If your life was a movie, which actor could you see playing you?
A young Timothy Dalton or a dark haired Dolph Lundgren.

Of your books, which is your favourite, and why?
I’m proud of my second novel COLD BLACK, but having just recently published the follow on COLD EAST I’d have to say COLD EAST. I think that as a writer I’m constantly improving and honing my craft and my latest thriller has allowed me to do just that. It connects with my first novel COLD BLOOD and links each of the three novels together yet can also be read out of order. For the first real time I’ve tried to make a social statement – that Russia’s actions in invading Ukraine must not be forgotten or forgiven, without becoming didactic. I hope it works in the sense that the reader can enjoy the book as entertainment, but if I’ve made at least one reader question Russia’s account of events in Ukraine then I’ve achieved my goal. I’ve also thanked a couple of loyal readers by putting them in the book.

What was your initial reaction, and how did you celebrate, when you were first accepted for publication? Or when you first saw your debut story in book form on a bookseller’s shelf?
I received an offer email from my publisher as I was driving my sons to a tennis lesson. I stepped out of the car and almost fell over when I saw it and for an hour was sitting at courtside grinning like a madman. Once home, and with the boys asleep, I rushed out and got a bottle of whisky whilst my wife opened a bottle of champagne. It was a boozy but happy night.

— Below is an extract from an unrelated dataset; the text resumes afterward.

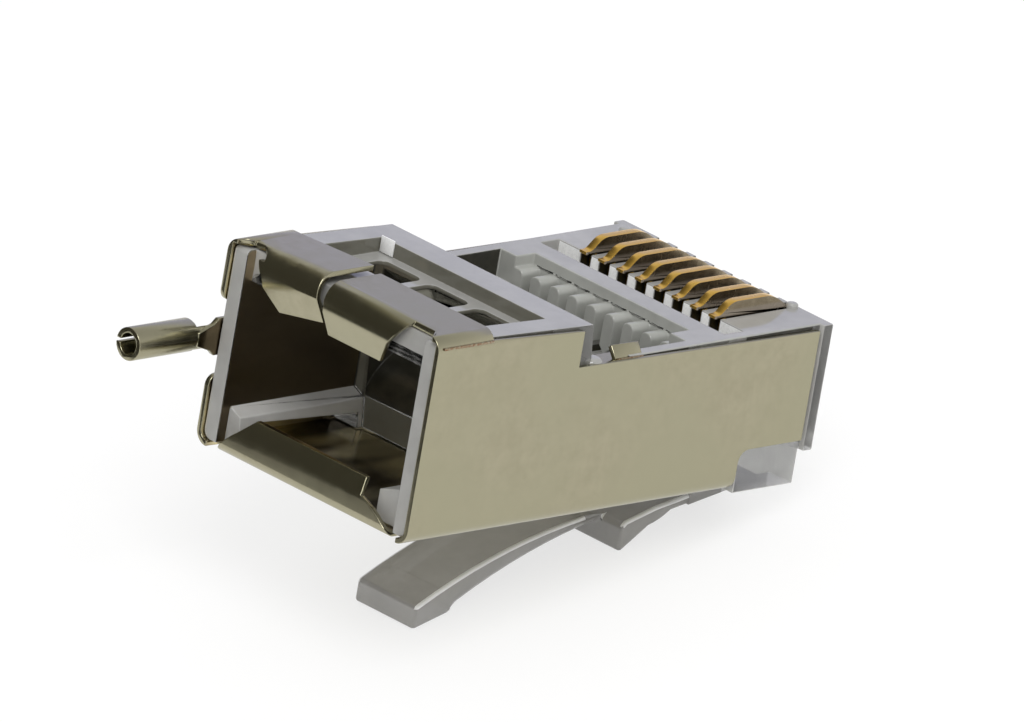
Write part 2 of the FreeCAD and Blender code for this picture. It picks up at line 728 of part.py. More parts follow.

What is the strangest or most unusual experience you have had at a book signing, author event, or literary festival?

The oddest thing actually happened a couple of years ago at the open day for my local fire station. I was standing in line to board a fire engine when a retired officer pointed at me and said, "I recognise you! I’ve read your book". It was the first time I’d been ‘spotted’ by a paying reader so my chest swelled with pride until he continued, "Your mum lent me her copy".

Thank you Alex. We appreciate you taking the time to chat with Crime Watch.